How to Make Friends as an Adult

Making friends when you were young was so easy. You bonded over the love of a toy or show and 0 minutes later, you had a new best friend. Then you entered the real world between balancing figuring out how to adult and wanting to rest after work because you’re soooo tired, friendships don’t magically happen the way they used to. Finding friends as an adult is a bit more complex. Adult friendship is so important, and the connections we make run a lot deeper. You have a better sense of who you are now and all of a sudden, find yourself looking for more. So let’s talk about how to make friends as an adult.
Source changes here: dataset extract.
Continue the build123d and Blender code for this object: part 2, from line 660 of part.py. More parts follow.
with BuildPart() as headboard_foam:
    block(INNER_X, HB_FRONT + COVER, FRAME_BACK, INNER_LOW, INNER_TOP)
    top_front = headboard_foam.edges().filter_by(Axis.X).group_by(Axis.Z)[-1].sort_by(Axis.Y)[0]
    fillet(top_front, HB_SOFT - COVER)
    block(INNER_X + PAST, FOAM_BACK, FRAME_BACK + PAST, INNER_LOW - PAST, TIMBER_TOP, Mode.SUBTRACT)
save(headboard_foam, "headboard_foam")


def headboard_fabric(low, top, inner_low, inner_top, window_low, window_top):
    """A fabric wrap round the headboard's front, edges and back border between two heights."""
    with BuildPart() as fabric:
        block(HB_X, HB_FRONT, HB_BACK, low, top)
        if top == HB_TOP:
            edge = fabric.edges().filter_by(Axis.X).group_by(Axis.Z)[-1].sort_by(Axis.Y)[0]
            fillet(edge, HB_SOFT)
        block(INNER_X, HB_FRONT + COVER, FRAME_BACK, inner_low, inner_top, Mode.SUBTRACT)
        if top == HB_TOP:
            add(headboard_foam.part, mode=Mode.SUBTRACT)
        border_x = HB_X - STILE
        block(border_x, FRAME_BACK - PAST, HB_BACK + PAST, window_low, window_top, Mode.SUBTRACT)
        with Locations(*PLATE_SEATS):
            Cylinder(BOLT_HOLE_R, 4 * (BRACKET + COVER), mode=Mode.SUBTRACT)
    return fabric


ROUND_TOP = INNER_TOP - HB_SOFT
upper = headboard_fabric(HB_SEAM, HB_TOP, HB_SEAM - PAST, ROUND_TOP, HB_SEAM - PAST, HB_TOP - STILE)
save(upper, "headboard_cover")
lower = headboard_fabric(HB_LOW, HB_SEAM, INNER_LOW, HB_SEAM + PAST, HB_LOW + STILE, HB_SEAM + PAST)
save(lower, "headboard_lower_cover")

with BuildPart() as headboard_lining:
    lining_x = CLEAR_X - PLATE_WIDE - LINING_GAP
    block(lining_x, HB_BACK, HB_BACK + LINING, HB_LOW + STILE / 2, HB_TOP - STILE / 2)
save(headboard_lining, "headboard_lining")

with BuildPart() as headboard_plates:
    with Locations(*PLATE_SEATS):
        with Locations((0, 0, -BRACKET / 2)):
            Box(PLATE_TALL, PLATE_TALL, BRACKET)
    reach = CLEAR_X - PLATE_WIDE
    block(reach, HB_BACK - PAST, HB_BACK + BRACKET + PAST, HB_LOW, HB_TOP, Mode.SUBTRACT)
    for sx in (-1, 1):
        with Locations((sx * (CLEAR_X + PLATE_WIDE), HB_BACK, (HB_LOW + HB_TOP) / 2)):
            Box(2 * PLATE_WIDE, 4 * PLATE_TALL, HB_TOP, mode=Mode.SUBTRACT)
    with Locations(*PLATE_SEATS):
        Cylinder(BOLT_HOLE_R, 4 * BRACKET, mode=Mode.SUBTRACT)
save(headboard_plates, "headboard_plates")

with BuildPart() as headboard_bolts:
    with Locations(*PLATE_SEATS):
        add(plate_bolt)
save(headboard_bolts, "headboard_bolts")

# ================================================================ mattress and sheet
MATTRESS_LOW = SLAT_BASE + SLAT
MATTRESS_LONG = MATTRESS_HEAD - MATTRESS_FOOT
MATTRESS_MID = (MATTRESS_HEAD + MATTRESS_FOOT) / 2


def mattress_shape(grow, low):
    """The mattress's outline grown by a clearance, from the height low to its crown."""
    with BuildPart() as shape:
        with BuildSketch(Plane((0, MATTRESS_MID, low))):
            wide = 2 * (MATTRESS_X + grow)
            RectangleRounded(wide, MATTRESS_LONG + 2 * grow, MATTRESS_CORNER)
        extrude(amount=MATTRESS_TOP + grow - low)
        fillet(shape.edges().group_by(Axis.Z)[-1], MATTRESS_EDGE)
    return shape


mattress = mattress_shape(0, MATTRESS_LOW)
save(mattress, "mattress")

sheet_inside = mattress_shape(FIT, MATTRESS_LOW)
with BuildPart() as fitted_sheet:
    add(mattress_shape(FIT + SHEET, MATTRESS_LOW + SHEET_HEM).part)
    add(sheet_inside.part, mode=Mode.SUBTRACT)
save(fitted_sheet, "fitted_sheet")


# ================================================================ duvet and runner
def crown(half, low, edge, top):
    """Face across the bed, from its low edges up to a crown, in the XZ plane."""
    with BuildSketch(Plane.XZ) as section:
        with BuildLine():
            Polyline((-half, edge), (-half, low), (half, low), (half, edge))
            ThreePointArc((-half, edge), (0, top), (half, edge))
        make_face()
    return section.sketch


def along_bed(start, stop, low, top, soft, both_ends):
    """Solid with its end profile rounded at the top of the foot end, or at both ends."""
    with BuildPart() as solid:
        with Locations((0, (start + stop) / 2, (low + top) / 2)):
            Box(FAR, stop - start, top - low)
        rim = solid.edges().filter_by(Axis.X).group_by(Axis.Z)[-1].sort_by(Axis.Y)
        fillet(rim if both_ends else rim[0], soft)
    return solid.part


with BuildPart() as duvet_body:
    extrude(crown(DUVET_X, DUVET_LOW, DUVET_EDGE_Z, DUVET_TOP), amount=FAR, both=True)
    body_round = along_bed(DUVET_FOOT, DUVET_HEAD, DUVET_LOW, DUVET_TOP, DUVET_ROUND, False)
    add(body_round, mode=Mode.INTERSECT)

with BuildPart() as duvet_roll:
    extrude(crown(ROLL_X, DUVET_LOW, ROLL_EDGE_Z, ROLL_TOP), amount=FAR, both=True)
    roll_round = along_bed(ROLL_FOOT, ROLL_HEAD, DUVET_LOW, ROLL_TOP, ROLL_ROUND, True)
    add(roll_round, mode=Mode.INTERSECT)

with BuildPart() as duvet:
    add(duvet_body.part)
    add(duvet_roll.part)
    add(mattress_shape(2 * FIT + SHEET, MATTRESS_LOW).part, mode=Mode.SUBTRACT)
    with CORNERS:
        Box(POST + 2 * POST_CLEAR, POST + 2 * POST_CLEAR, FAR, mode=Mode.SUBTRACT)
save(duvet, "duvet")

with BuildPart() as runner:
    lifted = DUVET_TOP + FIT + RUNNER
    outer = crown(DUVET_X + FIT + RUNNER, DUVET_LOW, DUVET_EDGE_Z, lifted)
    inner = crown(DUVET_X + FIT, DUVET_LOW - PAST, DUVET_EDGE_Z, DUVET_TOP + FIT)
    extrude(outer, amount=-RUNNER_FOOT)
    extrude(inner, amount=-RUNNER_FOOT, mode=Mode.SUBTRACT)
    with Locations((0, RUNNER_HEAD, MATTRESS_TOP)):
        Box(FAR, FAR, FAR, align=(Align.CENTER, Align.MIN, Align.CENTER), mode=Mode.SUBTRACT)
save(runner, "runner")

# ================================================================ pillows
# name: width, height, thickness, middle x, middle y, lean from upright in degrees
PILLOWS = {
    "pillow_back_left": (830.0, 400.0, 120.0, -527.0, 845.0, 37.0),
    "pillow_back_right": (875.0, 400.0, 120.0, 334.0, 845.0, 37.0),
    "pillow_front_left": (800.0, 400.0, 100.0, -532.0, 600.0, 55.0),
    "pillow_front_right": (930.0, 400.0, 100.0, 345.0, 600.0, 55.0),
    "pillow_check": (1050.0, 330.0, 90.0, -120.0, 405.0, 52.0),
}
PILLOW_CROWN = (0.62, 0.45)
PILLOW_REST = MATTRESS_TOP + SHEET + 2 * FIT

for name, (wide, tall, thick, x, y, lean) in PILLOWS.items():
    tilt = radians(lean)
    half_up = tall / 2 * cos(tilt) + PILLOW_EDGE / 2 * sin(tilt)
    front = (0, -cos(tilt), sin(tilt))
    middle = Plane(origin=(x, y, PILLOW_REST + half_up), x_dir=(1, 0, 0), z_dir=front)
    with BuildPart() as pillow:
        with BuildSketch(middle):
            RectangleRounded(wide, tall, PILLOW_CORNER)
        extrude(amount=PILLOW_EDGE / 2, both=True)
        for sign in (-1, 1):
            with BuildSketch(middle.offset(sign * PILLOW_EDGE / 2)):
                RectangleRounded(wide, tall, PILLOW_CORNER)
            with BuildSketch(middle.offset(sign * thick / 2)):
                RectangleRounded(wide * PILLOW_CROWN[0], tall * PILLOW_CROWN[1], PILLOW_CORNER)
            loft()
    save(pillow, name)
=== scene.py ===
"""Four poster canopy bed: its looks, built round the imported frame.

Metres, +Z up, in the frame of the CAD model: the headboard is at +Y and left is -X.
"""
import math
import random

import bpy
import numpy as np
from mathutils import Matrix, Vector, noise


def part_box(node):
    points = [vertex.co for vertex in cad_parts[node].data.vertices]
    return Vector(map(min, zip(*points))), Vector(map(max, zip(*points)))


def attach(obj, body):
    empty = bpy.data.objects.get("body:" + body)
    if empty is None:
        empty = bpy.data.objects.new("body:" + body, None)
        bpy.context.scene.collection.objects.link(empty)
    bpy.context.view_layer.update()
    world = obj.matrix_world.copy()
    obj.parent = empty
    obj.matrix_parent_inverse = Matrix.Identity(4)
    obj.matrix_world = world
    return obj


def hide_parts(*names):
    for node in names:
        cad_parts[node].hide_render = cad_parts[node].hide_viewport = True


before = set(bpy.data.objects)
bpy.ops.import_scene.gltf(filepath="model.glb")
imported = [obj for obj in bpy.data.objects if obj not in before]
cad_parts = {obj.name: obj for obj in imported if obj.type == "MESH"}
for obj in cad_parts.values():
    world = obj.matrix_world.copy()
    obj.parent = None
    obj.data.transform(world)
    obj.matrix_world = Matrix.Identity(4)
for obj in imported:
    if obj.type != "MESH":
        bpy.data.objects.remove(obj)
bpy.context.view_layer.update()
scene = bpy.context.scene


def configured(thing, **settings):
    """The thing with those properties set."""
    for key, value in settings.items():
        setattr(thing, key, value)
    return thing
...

How to Make Friends as an Adult

I met everyone I know in Chicago since moving here in 2010. It wasn’t easy, but I put myself out there. I didn’t always want to and it didn’t always work, but if you want to find friends, you have to do things. Some friendships faded while others grew stronger as the years have gone by. Friends in adulthood require a lot “more” because your life is a lot more full. Work, errands, dating/relationships. Your time is a lot more valuable. Back in my 20s, I went out almost every weekend so my friendship group was a little different than it is now. I’m still close with a few friends I met back then, but people grow up, things change, and that’s ok. Not all friendships will last forever. Making friends in your 30’s is different – as you grow up, life changes, and you’re looking for people who align with where you are now. 

So what do you do when the weekend rolls around and you realize you need some girlfriends to spend time with? Instead of just sitting there wondering “why can’t I make friends?” (ps. you can!) you have to do something. Where do you go? What do you do? If you’re ready to meet a new friend, you’re going to have to step outside your comfort zone. Here are a few ways I’ve added to my real life grown-up friend group.


How to make friends: connect/reconnect

Chances are you know someone you really like and lost touch with, or have been playing the “we should get together” game with for months (or longer). Been there and done that more times than I can count. Reach out to your old friends and always make the time to maintain those friendships both near and far. It’s easy to stay (or get) in touch these days.

I was always the type who just had a few close friends and I’m still in touch with a few from my childhood and college. As you know, I lived in California prior to moving to Chicago, so this means regular calls and FaceTime with friends who are thousands of miles away. I talk to the ones I’m closest with almost weekly. When my friend Jessie, who I met in Chicago years ago, moved to Minneapolis, we always made a point to stay in touch, and it still feels like she’s very much a part of my life even though we don’t see one another very often.

Turn to social media

This has been such a big one for me, so take note. If you want to know how to befriend someone, get to know people on social media. I’ve met most of the friends I’m closest to online and my husband on Tinder so online relationships are just a thing for me. This is such a great way to form relationships and even friendships with people in our city (and around the world). If there’s someone you chat with who lives in your city, ask if they’d like to meet up.

Ask for an introduction

Do you know someone who knows someone that you want to connect with? Ask for an introduction! If one of my friends asked me to help connect them with another friend, I wouldn’t hesitate for a second.

Introduce others

This is something I love doing. If I meet someone new or know two people who should connect, I make it happen. I don’t even think about doing it – it’s just what I do (if that makes sense). Last spring, I made a new friend through instagram, and she’s become good friends with one of my friends. How’d they meet? At an event. 

Leave the house

Is everyone at work going out for drinks? Has your cousin been trying to connect you with someone they know who just moved to your city? How many times have you been invited to something and said no? I know, I know. You’re tired. I’m tired too. But the odds of a new friend just showing up at your front door? Probably not happening. So you’re probably going to have to get out and actually do things. And you’re going to have to say yes to invites, too.

Try something new

Join a gym, running group, or book club. Sign up for a class. This is a great way to meet like-minded people with interests similar to your own.

Make a move

This is one of those things that isn’t always easy, but sometimes, you have to make the first move. Have you been talking to someone in your new running club and feel like you could be good friends? Ask that person if they’d like to get together sometime.

Why is it so hard for me to make friends?

Some of you might tell me you’re too introverted to put yourself out there and others might hate going to events and participating in small talk. You’re struggling, and I get it. I’m with you. As extroverted as I may seem, I’m much more of an introvert. Talking to new people exhausts me, and at the end of a long day, going out is the last thing I want to do. I’m not suggesting that you put yourself out there every single day until you have a new best friend. But pick one or two things you can do each week. Say yes to an invite or an event. Surely you can survive that. Make it a point to talk to 3 people, but do your best to start a real conversation as opposed to small talk. I’m not one to work a room at an event – I usually find one or two people and just really dive into a conversation.

When you do meet someone new, open up a little bit. It’s not about how to make people like you – just be yourself. Let them get to know you a little bit, and get to know them. Ask questions, be honest, and find a deeper way to connect. Forming real friendships as an adult is about so much more than basic common interests. We’re looking for people we really connect with, and the only way to connect is to really put yourself out there.